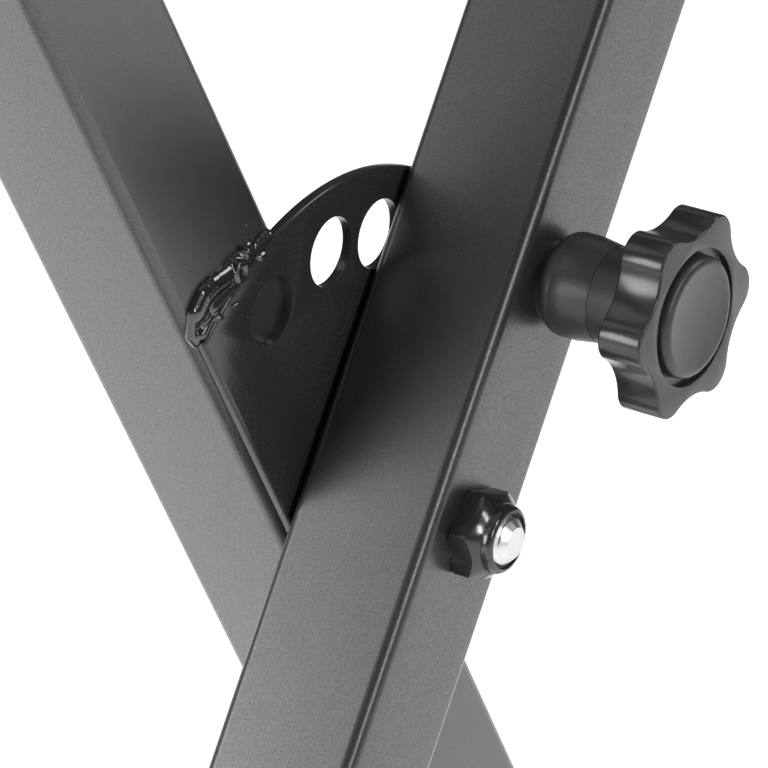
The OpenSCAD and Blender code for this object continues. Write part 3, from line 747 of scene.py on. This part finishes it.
def arc(radius, height, size, first, last, steps=6):
    """Points of an arc for an outline, with its ends in degrees from straight outwards."""
    turns = [math.radians(first + (last - first) * step / steps) for step in range(steps + 1)]
    return [(radius + size * math.cos(turn), height + size * math.sin(turn)) for turn in turns]


dome_radius = (bolt_head_radius ** 2 + bolt_dome ** 2) / (2 * bolt_dome)
dome_turn = math.degrees(math.asin(bolt_head_radius / dome_radius))
bolt_top = bolt_head_place - bolt_rim - bolt_dome
head = arc(0, bolt_top + dome_radius, dome_radius, -90, -90 + dome_turn, 14)
thread_length = bolt_end - bolt_chamfer - thread_from
thread_steps = round(thread_length / thread_step)
shank = [(bolt_radius, thread_from + thread_length * step / thread_steps)
         for step in range(thread_steps + 1)]
chamfer = [(bolt_radius - bolt_chamfer * step / chamfer_steps,
            bolt_end - bolt_chamfer + bolt_chamfer * step / chamfer_steps)
           for step in range(1, chamfer_steps + 1)]
bolt = turned("bolt", head + [(bolt_head_radius, bolt_head_place), (bolt_radius, bolt_head_place)]
              + shank + chamfer + [(0, bolt_end)])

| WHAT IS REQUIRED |
Print the whole listing exactly as it is.

| COMPLETE OUTPUT |
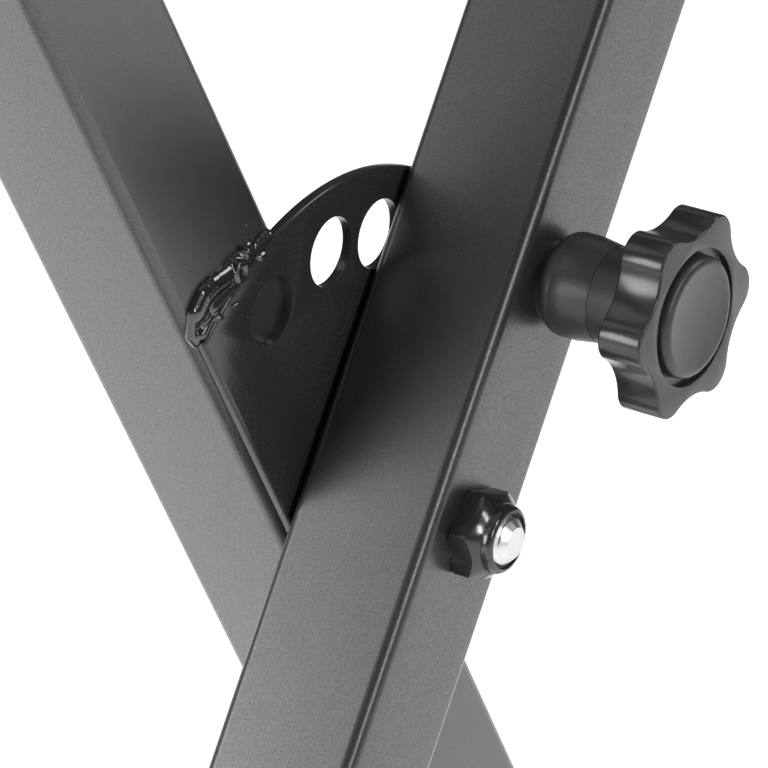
The OpenSCAD and Blender code for this object continues. Write part 3, from line 747 of scene.py on. This part finishes it.
def arc(radius, height, size, first, last, steps=6):
    """Points of an arc for an outline, with its ends in degrees from straight outwards."""
    turns = [math.radians(first + (last - first) * step / steps) for step in range(steps + 1)]
    return [(radius + size * math.cos(turn), height + size * math.sin(turn)) for turn in turns]


dome_radius = (bolt_head_radius ** 2 + bolt_dome ** 2) / (2 * bolt_dome)
dome_turn = math.degrees(math.asin(bolt_head_radius / dome_radius))
bolt_top = bolt_head_place - bolt_rim - bolt_dome
head = arc(0, bolt_top + dome_radius, dome_radius, -90, -90 + dome_turn, 14)
thread_length = bolt_end - bolt_chamfer - thread_from
thread_steps = round(thread_length / thread_step)
shank = [(bolt_radius, thread_from + thread_length * step / thread_steps)
         for step in range(thread_steps + 1)]
chamfer = [(bolt_radius - bolt_chamfer * step / chamfer_steps,
            bolt_end - bolt_chamfer + bolt_chamfer * step / chamfer_steps)
           for step in range(1, chamfer_steps + 1)]
bolt = turned("bolt", head + [(bolt_head_radius, bolt_head_place), (bolt_radius, bolt_head_place)]
              + shank + chamfer + [(0, bolt_end)])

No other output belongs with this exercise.